What About Algorithms Sensitive to Validation Data?

Not all clustering algorithms work well with validation data:

DBSCAN/OPTICS:
- Density-based algorithms may struggle because density assumptions vary between training and validation sets.
- Workaround: Use subsets of training data for validation instead of separate splits.
Spectral Clustering:
- Needs the full affinity matrix, which can be distorted when splitting the data.
- Workaround: Use cross-validation techniques with the full dataset.

Cross-Validation for Clustering

When splitting the dataset is impractical, use cross-validation for robust hyperparameter tuning. Here’s an example for K-Means:

from sklearn.model_selection import KFold
from sklearn.metrics import silhouette_score

kf = KFold(n_splits=5, shuffle=True, random_state=42)
scores = []

for train_idx, val_idx in kf.split(data):
    X_train, X_val = data[train_idx], data[val_idx]
    kmeans = KMeans(n_clusters=3, random_state=42).fit(X_train)
    labels = kmeans.predict(X_val)
    scores.append(silhouette_score(X_val, labels))

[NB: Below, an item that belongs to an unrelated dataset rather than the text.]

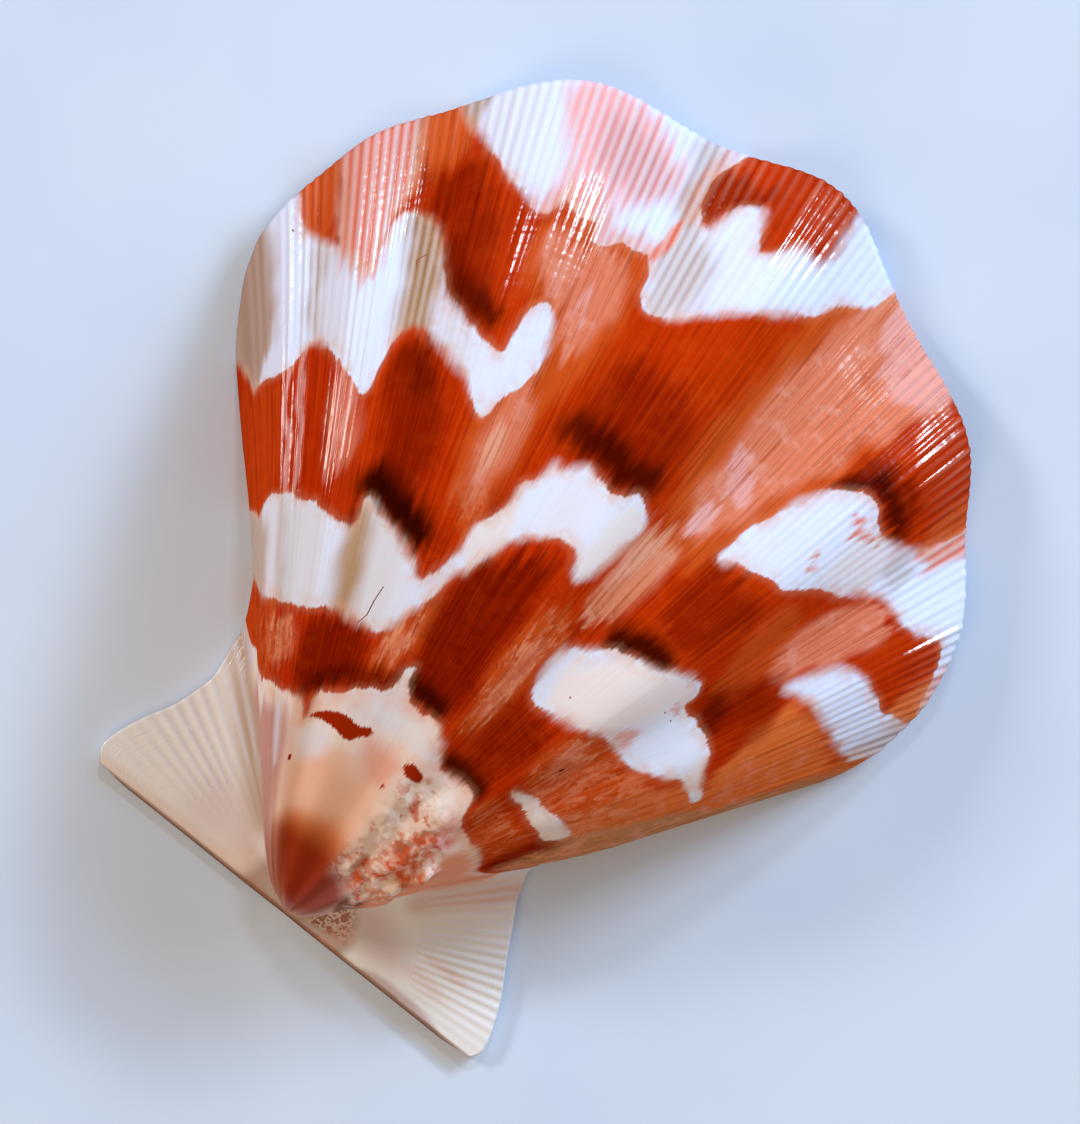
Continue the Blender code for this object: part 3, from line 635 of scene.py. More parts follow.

print(f"Average Validation Score: {sum(scores)/len(scores):.2f}")

Key Takeaways

Use validation sets for tuning K-Means, Agglomerative Clustering, and GMM.
Cross-validation or intrinsic metrics are alternatives when validation sets are impractical (e.g., DBSCAN, Spectral Clustering).
Always evaluate on an untouched test set for unbiased performance estimates.

Questions for Reflection

Should validation sets always be used in clustering, or are intrinsic metrics sufficient in some cases?
How can cross-validation improve hyperparameter tuning for clustering?
What strategies work best when clusters are imbalanced?

By following these guidelines, you can achieve robust and meaningful clustering results while avoiding common pitfalls in hyperparameter tuning. Happy clustering!